NEWCASTLE: From stacking shelves in a supermarket and non-league football to gracing the turf at St. James’ Park in the famous black and white, Dan Burn’s road back to Newcastle United has been a long one.

Now the 29-year-old is determined to show he is the man to fix the Magpies’ defensive woes.

Northumberland-born Burn, a $17.5 million transfer deadline day signing from Brighton and Hove Albion, was released by his boyhood club at the age of 10 when he was a youngster at the Newcastle academy.

A much-traveled career then took him from Blyth Spartans and New Hartley to Darlington, then Fulham and, finally, the Premier League with the Seagulls.

Newcastle manager Eddie Howe is hoping the towering center-half can add steel and athleticism to what is the second-worst Premier League defense this season.

“It was tough. I think when you’re a kid you’re maybe a little naive and you think that when you get around the setup, you are going to play for Newcastle forever,” said Burn, discussing his release from Newcastle United almost two decades ago.

“It definitely knocked me. But, to be fair to Newcastle, I don’t think I was very good at the time. I’ll give them that,” he said.

“What it did do is make me want to prove people wrong. I have fed off things like that my whole career.”

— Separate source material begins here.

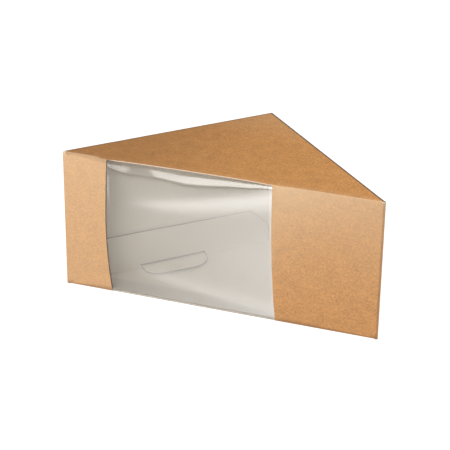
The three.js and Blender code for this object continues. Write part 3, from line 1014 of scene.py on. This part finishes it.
def board_material(name, dark, pale, hair, speck, painted_shade, painted_sheen, roughness, specular,
                   mottle_size, mottle, clouds, hairs, bump_depth, speck_share=0.1):
    """Board that is mottled between dark and pale, with hairs and specks, painted sheen and painted
    shade at creases and edges.
    """
    material = bpy.data.materials.new(name)
    material.use_nodes = True
    tree = material.node_tree
    link = tree.links.new
    surface = tree.nodes["Principled BSDF"]
    surface.inputs["Specular IOR Level"].default_value = specular
    place = add_node(tree, "ShaderNodeUVMap", uv_map="blank")
    fibres = add_node(tree, "ShaderNodeGroup", node_tree=board_fibres)
    fibres.inputs["Mottle Size"].default_value = mottle_size
    fibres.inputs["Cloud Size"].default_value = CLOUD_SIZE
    fibres.inputs["Speck Share"].default_value = speck_share
    link(place.outputs["UV"], fibres.inputs["Place"])

    level = 0.5 - (mottle + clouds) / 2
    mottled = arithmetic(tree, "MULTIPLY_ADD", fibres.outputs["Mottle"], mottle, level)
    clouded = arithmetic(
        tree, "MULTIPLY_ADD", fibres.outputs["Clouds"], clouds, mottled, use_clamp=True
    )
    ground = add_node(tree, "ShaderNodeMix", data_type="RGBA")
    ground.inputs["A"].default_value = (*dark, 1)
    ground.inputs["B"].default_value = (*pale, 1)
    link(clouded, ground.inputs["Factor"])
    colour = mixed_colour(tree, fibres.outputs["Hairs"], ground.outputs["Result"], hair, hairs)
    colour = mixed_colour(tree, fibres.outputs["Specks"], colour, speck, SPECK_STRENGTH)
    # Painted sheen and highlight, from the pale numbers on the mesh.
    sheen_mask = add_node(tree, "ShaderNodeAttribute", attribute_name="pale")
    colour = mixed_colour(tree, sheen_mask.outputs["Fac"], colour, painted_sheen, SHEEN_PAINT_STRENGTH)
    # Painted shade at the creases and cut edges, from the dark numbers on the mesh.
    creases = add_node(tree, "ShaderNodeAttribute", attribute_name="dark")
    colour = mixed_colour(tree, creases.outputs["Fac"], colour, painted_shade)
    link(colour, surface.inputs["Base Color"])

    smooth, rough = roughness - ROUGH_SPREAD, roughness + ROUGH_SPREAD
    uneven = stretched(tree, fibres.outputs["Mottle"], 0.3, 0.7, smooth, rough)
    link(uneven, surface.inputs["Roughness"])
    relief = add_node(tree, "ShaderNodeBump", Strength=0.35, Distance=bump_depth)
    link(fibres.outputs["Height"], relief.inputs["Height"])
    link(relief.outputs["Normal"], surface.inputs["Normal"])
    return material


# %% Board materials
kraft = board_material(
    "kraft_outside", dark=(0.25, 0.112, 0.028), pale=(0.66, 0.303, 0.089),
    hair=(0.50, 0.27, 0.11), speck=(0.16, 0.065, 0.02), painted_shade=(0.10, 0.045, 0.016),
    painted_sheen=(0.67, 0.50, 0.325), roughness=0.5, specular=0.4, mottle_size=1.2, mottle=1.7,
    clouds=0.45, hairs=0.15, bump_depth=0.00006, speck_share=0.04,
)
white = board_material(
    "white_inside", dark=(0.84, 0.77, 0.665), pale=(0.92, 0.86, 0.765),
    hair=(0.90, 0.85, 0.78), speck=(0.6, 0.52, 0.44), painted_shade=(0.15, 0.115, 0.085),
    painted_sheen=(0.8, 0.75, 0.69), roughness=0.6, specular=0.5, mottle_size=2.2, mottle=0.8,
    clouds=0.5, hairs=0.2, bump_depth=0.00003, speck_share=0.02,
)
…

It feels like a lifetime ago that Newcastle United were rubbing shoulders with Europe’s elite. Well, it is for many.

The Magpies have qualified for Europe’s premier football competition, the Champions League, on three occasions, most recently in 2003.

Burn, a former NUFC season ticket holder, remembers those famous nights on Tyneside as if they were yesterday.

“I started playing football because I was watching Newcastle,” he said.